Cecconi entered the 2020 season as a Baseball America third-team All-American selection and posted a 3.80 ERA in four starts and 21⅓ innings pitched. He was named a freshman All-American by Collegiate Baseball in 2019 after going 5-4 with a 4.19 ERA in 80 innings pitched.

Hazen was particularly impressed with how Jarvis took the initiative to learn about the emerging field of pitch design. He made a trip to Driveline Baseball in Washington to learn about spin rate, spin direction and spin efficiency, pitch analytics measured by high-speed cameras. He took this knowledge and incorporated it into his training sessions at Duke.

“It’s actually one of the things that sort of intrigued us a lot about Bryce,” Hazen said. “He’s 22 years old, but the polish, the use of his pitches already, we feel is pretty well developed because of that.”

Jarvis said his father’s presence during his childhood helped him understand what it took to be a successful major leaguer.
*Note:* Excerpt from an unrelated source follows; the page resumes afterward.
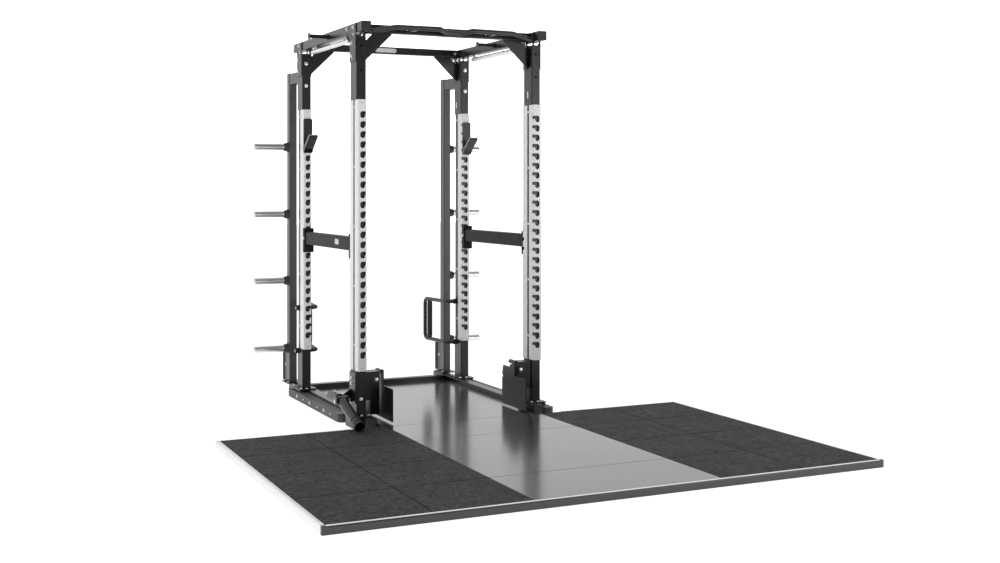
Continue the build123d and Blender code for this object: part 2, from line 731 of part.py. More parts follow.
def base_bolts():
    """Bolts of the feet, steps, hinge blocks and bar holders on one side."""
    bolts = []
    for y in (FRONT_Y, REAR_Y):
        middle = y + COLUMN_DEPTH / 2
        for offset in (-78, 78):
            for x in (COLUMN_X - 44, COLUMN_X + 4, COLUMN_X + 44):
                bolts.append(bolt_z(x, middle + offset, COLUMN_BOTTOM, 9, 7))
    for x in (COLUMN_X - 43, COLUMN_X + 41):
        for y in (3660, 3765):
            bolts.append(bolt_z(x, y, COLUMN_BOTTOM, 8, 6))
    side = BASE_OUTER + STEP_WIDTH
    for index, y in enumerate((2580, 2720, 2860, 3030, 3180, 3330)):
        radius = 9 if index % 2 else 5
        bolts.append(bolt_x(side, y, 30, radius, 5))
    bolts.append(bolt_y(497, 2200, 290, 9, 6))
    bolts.append(bolt_x(COLUMN_X + 24, 3774, 196, 9, 6))
    bolts.append(bolt_x(COLUMN_X - 24, 3774, 196, 9, -6))
    return bolts


def left_only_bolts():
    """Bolts that hold the swinging socket's bracket."""
    plate = -COLUMN_X - BOOT_WIDTH / 2 - 8
    bolts = [bolt_x(plate, 2257, z, 10, -7) for z in (268, 301)]
    bolts.append(bolt_y(-COLUMN_X - 2, FRONT_Y, 178, 9, 6))
    return bolts


# ---------------------------------------------------------------- nodes
save("subfloor_boards", *deck_board())
save("wood_panels", *wood_panels())
save("rubber_tiles_right", *rubber_tiles())
save("rubber_tiles_left", *[flip(tile) for tile in rubber_tiles()])
save("edge_profile_front", front_profile())
save("edge_profiles_side", *both([side_profile(), rear_profile()]))
save("profile_corner_caps", *both([corner_cap()]))

save("base_beam_right", base_beam())
save("base_beam_left", flip(base_beam()))
save("base_beam_rear", rear_base_beam())
save("step_plate_right", step_plate(STEP_FRONT_RIGHT))
save("step_plate_left", flip(step_plate(STEP_FRONT_LEFT)))
save("column_feet", column_foot(FRONT_Y), front_left_foot(), *both([column_foot(REAR_Y), post_foot()]))

for side, place in (("right", lambda solid: solid), ("left", flip)):
    save(f"column_front_{side}", place(column(FRONT_Y, True)))
    save(f"column_rear_{side}", place(column(REAR_Y, False)))
    save(f"channels_front_{side}", *[place(item) for item in channels_at(FRONT_Y, FRONT_FLANGE, True)])
    save(f"channel_rear_{side}", *[place(item) for item in channels_at(REAR_Y, REAR_FLANGE, False)])
    save(f"side_beam_{side}", place(side_beam()))
    save(f"storage_post_{side}", place(storage_post()))
    save(f"plate_pegs_{side}", *[place(item) for item in plate_pegs()])
    save(f"grab_handle_{side}", place(grab_handle()))
    save(f"j_hook_{side}", place(j_hook()))
    save(f"j_hook_liner_{side}", place(j_hook_liner()))
    save(f"safety_beam_{side}", place(safety_beam()))
    save(f"safety_brackets_{side}", *[place(item) for item in safety_brackets()])
    save(f"foot_plate_{side}", place(foot_plate()))

front_clips = channel_clips(FRONT_Y + COLUMN_DEPTH / 2) + web_screws(FRONT_Y - CHANNEL_PROUD)
rear_clips = channel_clips(REAR_Y + 60) + web_screws(REAR_Y - CHANNEL_PROUD)
inserts = [oblong_insert(2242), oblong_insert(3423)]
save("channel_clips", *both(front_clips + rear_clips + inserts))
save("beam_end_caps", *both(beam_caps()))
save("corner_plates", *both(corner_plates()))
save("front_crossbeam", crossbeam(CROSS_FRONT, CROSS_LOW, 2484))
save("rear_crossbeam", crossbeam(CROSS_REAR, CROSS_LOW, 2484))
save("corner_gussets", *both([gusset(2237), gusset(3406)]))
save("chin_up_bar", chin_up_bar())
save("chin_bar_clamps", *both([chin_clamp()]))
save("side_grip_bars", *both([side_grip_bar()]))
save("band_pegs", *both(band_pegs()))
save("storage_arms", *both([storage_arm()]))
save("peg_collars", *both(peg_collars()))
save("bar_holders", *both([bar_holder()]))
save("handle_knobs", *both(handle_knobs()))
save("foot_plate_hinge_blocks", *both([hinge_block()]))
save("socket_bracket", socket_bracket())
save("socket_head", socket_head())
save("socket_cross_bolt", socket_bolt())
save("socket_tube", socket_tube())
save("frame_bolts", *both(top_bolts() + base_bolts()), *left_only_bolts())
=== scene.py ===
"""Looks of the power rack with its lifting platform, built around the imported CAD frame."""

import json
import math

import bmesh
import bpy
from mathutils import Matrix, Vector


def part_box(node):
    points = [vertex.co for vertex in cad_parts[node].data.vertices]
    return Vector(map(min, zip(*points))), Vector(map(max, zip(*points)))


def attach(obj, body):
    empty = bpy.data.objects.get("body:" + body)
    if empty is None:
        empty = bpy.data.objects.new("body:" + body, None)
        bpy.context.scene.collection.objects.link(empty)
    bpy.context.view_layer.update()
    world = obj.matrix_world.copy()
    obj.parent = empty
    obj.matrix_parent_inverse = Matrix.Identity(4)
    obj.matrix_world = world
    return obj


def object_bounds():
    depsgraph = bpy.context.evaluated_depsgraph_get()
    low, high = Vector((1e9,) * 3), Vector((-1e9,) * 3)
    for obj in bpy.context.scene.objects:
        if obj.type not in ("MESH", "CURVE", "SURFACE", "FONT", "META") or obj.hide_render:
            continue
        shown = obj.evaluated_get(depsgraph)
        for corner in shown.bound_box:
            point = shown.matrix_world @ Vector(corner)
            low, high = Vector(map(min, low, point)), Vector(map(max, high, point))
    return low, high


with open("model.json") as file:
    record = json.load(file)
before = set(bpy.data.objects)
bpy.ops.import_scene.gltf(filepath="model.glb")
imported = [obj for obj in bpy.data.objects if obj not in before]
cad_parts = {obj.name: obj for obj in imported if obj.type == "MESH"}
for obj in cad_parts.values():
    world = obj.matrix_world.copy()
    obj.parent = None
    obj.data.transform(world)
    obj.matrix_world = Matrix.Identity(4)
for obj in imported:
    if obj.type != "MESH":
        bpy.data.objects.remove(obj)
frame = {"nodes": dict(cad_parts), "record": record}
NODES = frame["nodes"]
CAD_LOW, CAD_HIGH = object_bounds()
DECK_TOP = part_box("wood_panels")[1].z
SEAM_DEPTH = 0.0006
LIP_HEIGHT = 0.0386
TREAD_TOP = 0.0538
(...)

“Some of my best memories are definitely from hanging out with my dad or on the field from when I was younger,” Jarvis said. “I think he gave me a very unique insight into baseball as a profession and not just a hobby or a sport you like to play after school.”

Kevin Jarvis recently stepped away from his job to follow Bryce’s career, a role reversal from when they were both younger. This came in handy early in the 2020 season.

“He was at the Cornell game this past season when I threw a perfect game, and that was a special moment to have him there and my mom there as well, be able to share that with them,” Bryce Jarvis said.

On the draft’s second day, the club selected left-hander Liam Norris, infielder AJ Vukovich and right-hander Brandon Pfaadt.

Jarvis and Cecconi should eventually help bolster a rotation that lost Taijuan Walker to free agency and contains pending free agents in Robbie Ray and Mike Leake. The Diamondbacks signed free agent Madison Bumgarner to a five-year contract this offseason and have 2019 trade deadline acquisition Zac Gallen under team control through 2022.